Reorganization – back to the future: An old adage is, “The more things change the more they stay the same.” Perhaps there is some truth to that adage with Clairton City School District returning to a structure that was in place when Clairton schools excelled. The Board recently approved a realignment that would create an elementary school (K-6) and a Middle/high school for grades 7-12. The elementary school children will be heterogeneously grouped, meaning children will spend the entire day with the same teacher and with classmates of all abilities learning together. That is the preferred format of many educators who believe that homogenous grouping (grouping children by academic ability level) can lead to elitism in the top groups and student warehousing in the lower groups. Middle school students will change classes and work with teachers who have expertise in subject areas, much like high school students. One result will be smaller class sizes allowing for more individual attention.

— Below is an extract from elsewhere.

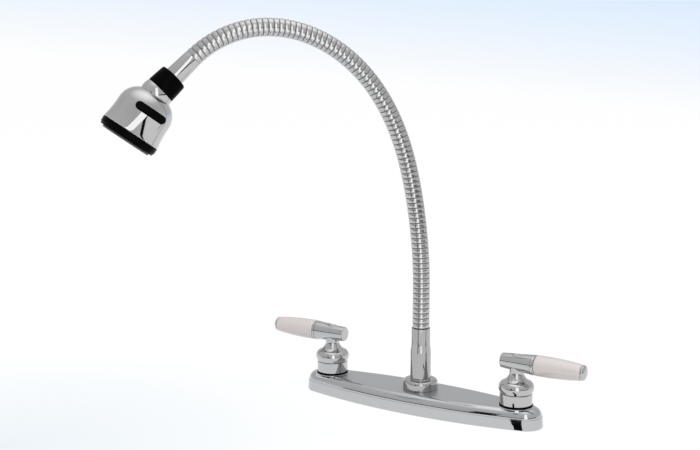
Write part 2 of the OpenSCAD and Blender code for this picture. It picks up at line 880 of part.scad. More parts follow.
// Chromed ball-shaped cover, seated in the nut
module dome_cover() {
  collar_t = 1;
  collar_h = 2.4;
  color("gainsboro")
    on_link(links)
      translate([0, 0, pivot_z])
        difference() {
          union() {
            intersection() {
              sphere(dome_r);
              disc(dome_r + 1, -pivot_drop, dome_skirt);
            }
            disc(dome_collar_r, -pivot_drop - collar_h, 0);
          }
          intersection() {
            sphere(dome_in_r);
            disc(dome_r + 1, -pivot_drop + dome_wall, dome_skirt + 1);
          }
          disc(dome_collar_r - collar_t, -pivot_drop - collar_h - 1, 0);
        }
}

module swivel_ball() {
  bore = 2.8;
  color("gold")
    on_link(links)
      difference() {
        union() {
          translate([0, 0, pivot_z]) sphere(ball_r);
          disc(ball_neck_r, turn_flange_z, pivot_z);
          disc(turn_flange_r, turn_flange_z, turn_flange_z + turn_flange_h);
        }
        disc(bore, turn_flange_z - 1, pivot_z + ball_r + 1);
        translate([0, 0, pivot_z + ball_r - 1]) cylinder(r = ball_r, h = 2);
      }
}

// The bell's outside, from its mouth to its lower edge
function bell_radius(t) =
  let (turn_z = 17, shoulder = 18.9, foot_from = 20, foot_len = head_l - foot_from,
       foot_out = head_foot_r - head_r,
       foot_r = (foot_len * foot_len + foot_out * foot_out) / (2 * foot_out))
  t < turn_z ? head_r - shoulder + sqrt(shoulder * shoulder - pow(turn_z - t, 2))
  : t < foot_from ? head_r
  : head_r + foot_r - sqrt(foot_r * foot_r - pow(t - foot_from, 2));

BELL_STEPS = [0.9, 1.6, 2.6, 4, 6, 8.5, 11.5, 14.5, 17, 20, 25, 29, 33, 36, head_l];

module bell_form(shrink) {
  rotate_extrude()
    polygon(concat(
      [[0, mouth_z], [dome_r + 0.75 - shrink, mouth_z]],
      [for (t = BELL_STEPS) [bell_radius(t) - shrink, mouth_z + t]],
      [[0, head_end]]));
}

// The hollow above the web, with an even wall under the shoulder
module bell_hollow_form() {
  turn_z = 17;
  shoulder = 18.9;
  inner = shoulder - head_wall;
  rotate_extrude()
    polygon(concat(
      [[0, mouth_z - 1], [dome_r + pass, mouth_z - 1], [dome_r + pass, mouth_z + 2.4]],
      [for (t = [3, 4.2, 5.8, 8, 11, web_z - mouth_z])
        [head_r - shoulder + sqrt(inner * inner - pow(turn_z - t, 2)), mouth_z + t]],
      [[0, web_z]]));
}

// A stadium-shaped bar through both sides of the bell
module grip_bar(gap) {
  r = grip_w / 2 - gap;
  translate([0, 0, mouth_z + grip_drop])
    rotate([90, 0, grip_turn])
      linear_extrude(2 * head_r + 10, center = true)
        union() {
          square([grip_span, 2 * r], center = true);
          for (side = [-1, 1]) translate([side * grip_span / 2, 0]) circle(r, $fn = 48);
        }
}

// What lies between the two finger grips, seen from their sides
module grip_floor(depth) {
  rotate([0, 0, grip_turn]) cube([80, 2 * depth, 120], center = true);
}

module head_bell() {
  color("gainsboro")
    on_head()
      difference() {
        bell_form(0);
        bell_hollow_form();
        disc(nipple_r + seat, 0, head_end);
        disc(bell_in_r, web_z + web_t, head_end + 1);
        ring(bell_in_r + snap_d + pass, bell_in_r - 1, head_end - 4.8, head_end - 2.8);
        difference() {
          grip_bar(0);
          grip_floor(grip_floor_y);
        }
      }
}

module head_grips() {
  color("black")
    on_head()
      difference() {
        intersection() {
          grip_bar(seat);
          bell_form(0.15);
        }
        grip_floor(grip_floor_y + seat);
        disc(bell_in_r, web_z + web_t, head_end);
      }
}

// Cup that holds the ball from below and screws into the bell's web
module socket_body() {
  color("khaki")
    on_head()
      difference() {
        union() {
          disc(socket_r, 0, web_z);
          disc(nipple_r, 0, web_z + web_t + 3);
        }
        sphere(ball_r + run);
        disc(3.5, 0, web_z + web_t + 4);
        disc(6, ball_r - 2.4, ball_r);
      }
}

module socket_nut() {
  opening_r = (ball_r + run) * sin(60);
  color("khaki")
    on_head()
      difference() {
        disc(socket_r, -socket_rise, 0);
        sphere(ball_r + run);
        disc(opening_r, -socket_rise - 1, -socket_rise + 0.6);
      }
}

// Rubber ring under the ball
module ball_seal() {
  color("black")
    on_head()
      difference() {
        disc(6 - seat, ball_r - 2.3, ball_r - 0.1);
        sphere(ball_r + run);
        disc(3.5, 0, ball_r);
      }
}

module flow_divider() {
  z0 = web_z + web_t + 8;
  color("khaki")
    on_head()
      difference() {
        union() {
          disc(bell_in_r - seat, z0, z0 + 2);
          disc(5, z0 - 3.5, z0 + 2);
        }
        for (i = [0 : 7])
          rotate([0, 0, i * 45])
            translate([15, 0, 0])
              disc(2.4, z0 - 1, z0 + 3);
        disc(2, z0 - 4, z0 + 3);
      }
}

// Black ring round the face, held in the bell by a snap bead
module face_ring() {
  spigot = bell_in_r - pass;
  edge = 0.8;
  color("black")
    on_head()
      rotate_extrude()
        polygon([
          [plate_r - 1.4, head_end - 5.5], [spigot, head_end - 5.5], [spigot, head_end - 4.6],
          [spigot + snap_d, head_end - 4.4], [spigot + snap_d, head_end - 3.4],
          [spigot, head_end - 3.2], [spigot, face_z],
          [head_foot_r - 0.2, face_z], [head_foot_r - 0.1, face_z + 0.6],
          [head_foot_r - 0.4, face_end - edge], [head_foot_r - 0.4 - edge, face_end],
          [plate_r + seat, face_end], [plate_r + seat, face_z + 2.6],
          [plate_r - 1.4, face_z + 2.6]
        ]);
}

module spray_plate() {
  plate_z = face_z + 2.6;
  plate_end = face_end + plate_lip;
  color("dimgray")
    on_head()
      difference() {
        rotate_extrude()
          polygon([
            [plate_bore_r, plate_z], [plate_r, plate_z], [plate_r, plate_end - 0.5],
            [plate_r - 0.5, plate_end], [plate_r - 2, plate_end],
            [plate_r - 2.6, plate_end - 0.6], [plate_bore_r, plate_end - 0.6]
          ]);
        for (row = [0 : 2])
          for (i = [0 : 11 + 4 * row])
            rotate([0, 0, (i + 0.5) * 360 / (12 + 4 * row)])
              translate([row_first + row * row_step, 0, 0])
                disc(0.8, plate_z - 1, plate_end + 1);
      }
}

module aerator_screen() {
  plate_z = face_z + 2.6;
  color("silver")
    on_head()
      difference() {
        disc(plate_bore_r - seat, plate_z, face_end + 0.4);
        disc(6.6, plate_z + 1.6, face_end + 1);
        for (i = [-2 : 2])
          for (j = [-2 : 2])
            if (i * i + j * j < 7)
              translate([i * 2.4, j * 2.4, 0])
                disc(0.9, plate_z - 1, plate_z + 3);
      }
}

module handle_piece(name, piece) {
  if (piece == "moving_disc") moving_disc(name);
  if (piece == "stem") stem(name);
  if (piece == "handle_hub") handle_hub(name);
  if (piece == "handle_screw") handle_screw(name);
  if (piece == "index_cap") index_cap(name);
  if (piece == "lever_rod") lever_rod(name);
  if (piece == "lever_grip") lever_grip(name);
  if (piece == "tip_cap") tip_cap(name);
}

deck_plate();
deck_gasket();
hot_valve_body();
cold_valve_body();
spout_body();
crossover_tubes();
shank_nuts();
seal_rings();
valve_skirts();
cartridges();
cartridge_nuts();
fixed_discs();
seat_seals();
spout_hub();
thrust_washer();
spout_post();
spout_o_rings();
spout_collar();
spout_retaining_ring();
inner_hose();
for (k = [0 : links - 1])
  hose_link(k);
end_ferrule();
collar_nut();
dome_cover();
swivel_ball();
head_bell();
socket_body();
socket_nut();
ball_seal();
head_grips();
flow_divider();
face_ring();
spray_plate();
aerator_screen();
for (h = HANDLES)
  for (p = ["moving_disc", "stem", "handle_hub", "handle_screw", "index_cap", "lever_rod",
            "lever_grip", "tip_cap"])
    handle_piece(h, p);
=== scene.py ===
"""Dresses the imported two-handle sink mixer: chrome, porcelain levers, ringed gooseneck, spray head.

Sizes in the classes are millimetres in the frame of the solids. Meshes are written in metres, and
the studio is in metres too. SPAN is the distance between the two valves.
"""

import logging
import math
from dataclasses import dataclass, field
from enum import Enum
from functools import cache

import bmesh
import bpy
from mathutils import Matrix, Vector


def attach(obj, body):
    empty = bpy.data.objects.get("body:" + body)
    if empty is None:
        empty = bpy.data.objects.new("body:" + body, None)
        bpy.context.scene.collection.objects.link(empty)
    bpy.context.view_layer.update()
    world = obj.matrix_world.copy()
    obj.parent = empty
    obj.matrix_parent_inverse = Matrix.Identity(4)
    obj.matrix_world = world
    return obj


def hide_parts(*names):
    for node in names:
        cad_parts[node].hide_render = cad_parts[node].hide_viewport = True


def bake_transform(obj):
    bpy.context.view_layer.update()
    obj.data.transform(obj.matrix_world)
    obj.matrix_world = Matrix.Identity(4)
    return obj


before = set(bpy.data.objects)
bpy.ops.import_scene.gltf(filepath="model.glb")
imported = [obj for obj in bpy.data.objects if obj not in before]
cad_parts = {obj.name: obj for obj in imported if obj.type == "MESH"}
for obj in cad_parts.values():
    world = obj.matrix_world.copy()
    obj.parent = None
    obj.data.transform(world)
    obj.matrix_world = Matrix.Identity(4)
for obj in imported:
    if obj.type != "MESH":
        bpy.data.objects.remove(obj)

LOG = logging.getLogger("mixer")
MM = 0.001
SPAN = 203.2
WELD = 2e-7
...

The format is the very similar to the one followed during the glory days of Clairton schools in the 1950s.

Wait! There’s more: Many pundits and educators who have bemoaned the slide in academic achievement in public schools have cited student appearance as a factor. This dilemma arises from the constitutional right of students to freedom of expression in speech and wearing apparel, as opposed to a school dress code. In keeping with the school’s obligation to provide a safe, healthy environment, the Clairton Education Center has adopted a dress code that complies with the Public School Code. Among the banned clothing are hoods, hats or other headgear, clothing that does not cover the midriff, outdoor jackets and coats, sunglasses, wallet chains, gang-related clothing, or jeans. Pants must be solid colored, light or dark blue, white or beige/brown fitted or belted at the waist, and no sweat pants. Skirts or jumpers must be the same colors as pants, no shorter than one inch above the knee and no slits more than one inch above the knee. Ditto for shirts, tops and sweaters, and they must cover the complete shoulder area. No t-shirts. Footwear must be fastened or laced and may not include flip-flops, open toed shoes, or “heelies.” Dress code is to be in effect during regular school hours as well as during athletic and school-sponsored travel.

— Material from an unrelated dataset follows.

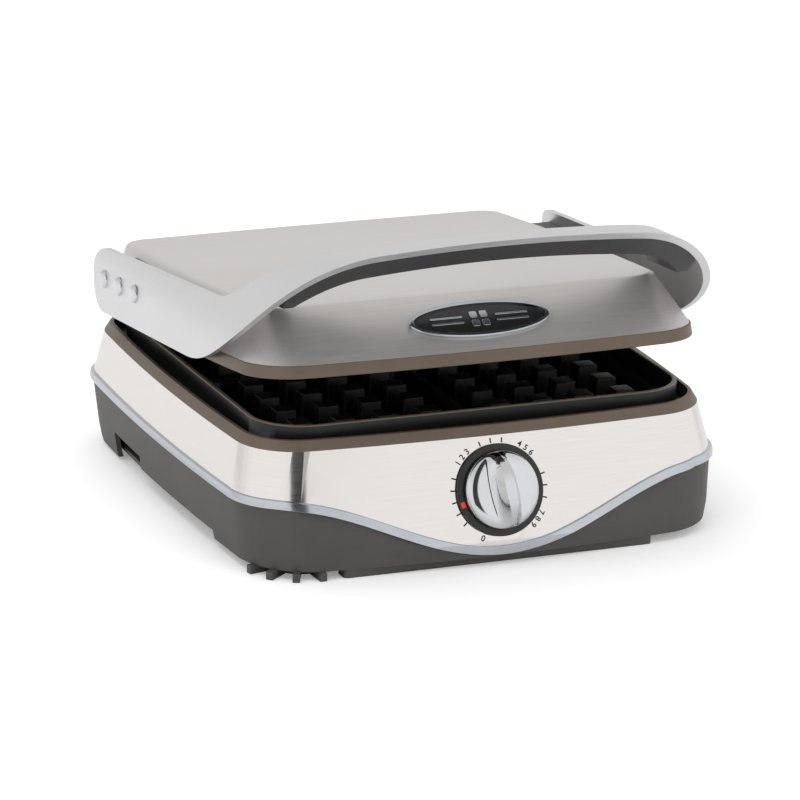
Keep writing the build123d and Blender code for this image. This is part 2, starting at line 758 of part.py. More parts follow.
def strap_side(inset):
    """Outline of the handle seen from the side, pulled in by inset."""
    low, high, rear = arm_bottom + inset, arm_top - inset, arm_rear - inset
    nose_top = bridge_top + 5
    with BuildSketch(Plane.YZ, mode=Mode.PRIVATE) as side_view:
        with BuildLine():
            Spline((-40.5, low), (-82 + inset, 91.5 + inset), (-117 + inset, 109 + inset),
                   (-145.5 + inset, 131 + inset / 2), (-163.5 + inset, 148), (-184 + inset, nose_top),
                   tangents=[(-1, 0), (-0.75, 0.66)])
            Line((-184 + inset, nose_top), (-161 - inset, nose_top))
            Spline((-161 - inset, nose_top), (-121 - inset, 146), (-97 - inset, 131 - inset / 2), (-64, high),
                   tangents=[(0.84, -0.54), (1, 0)])
            Polyline((-64, high), (rear, high), (rear, low), (-40.5, low))
        make_face()
        fillet(side_view.vertices().group_by(Axis.X)[-1], 16 - inset)
    return side_view.sketch


with BuildPart() as handle:
    add(arch(0))
    add(arch(strap), mode=Mode.SUBTRACT)
    extrude(strap_side(0), amount=200, both=True, mode=Mode.INTERSECT)
    for y in rivet_y:
        with Locations(Location((0, y, rivet_z), (0, 90, 0))):
            Cylinder(rivet_radius, 400, mode=Mode.SUBTRACT)
finish_lid(handle, "handle")

with BuildPart() as grip_insert:
    add(arch(strap + grip_gap))
    add(arch(strap + grip_depth), mode=Mode.SUBTRACT)
    extrude(strap_side(grip_inset), amount=200, both=True, mode=Mode.INTERSECT)
    with Locations((0, -140, grip_lowest + 50)):
        Box(2 * grip_half, 160, 100, mode=Mode.INTERSECT)
finish_lid(grip_insert, "grip_insert")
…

Two crucial components: In addition to having students ready to learn, there are two crucial components to successful education; parent involvement and continued teacher development. Clairton addressed the teacher development component with an in-service this summer that included education techniques, classroom conduct, classroom management, and a host of other topics. Communication with parents is being addressed with several techniques including letters to parents, a web page, and a newsletter that is sent to every Clairton resident. Clairton deserves an A for efforts to get the School District on the track to effectively teach its students. Knowledge is power.

A little blogging music Maestro... From the Beatles; “With a Little Help from my Friends.”

Dr. Forgot

1 comment:

Anonymous said...

This is a great article and very insightful. I hope all the changes help in educating the younger generation of CLIARTONIANS. I look forward to seeing if it works and I also agree that it deserves and A for effort.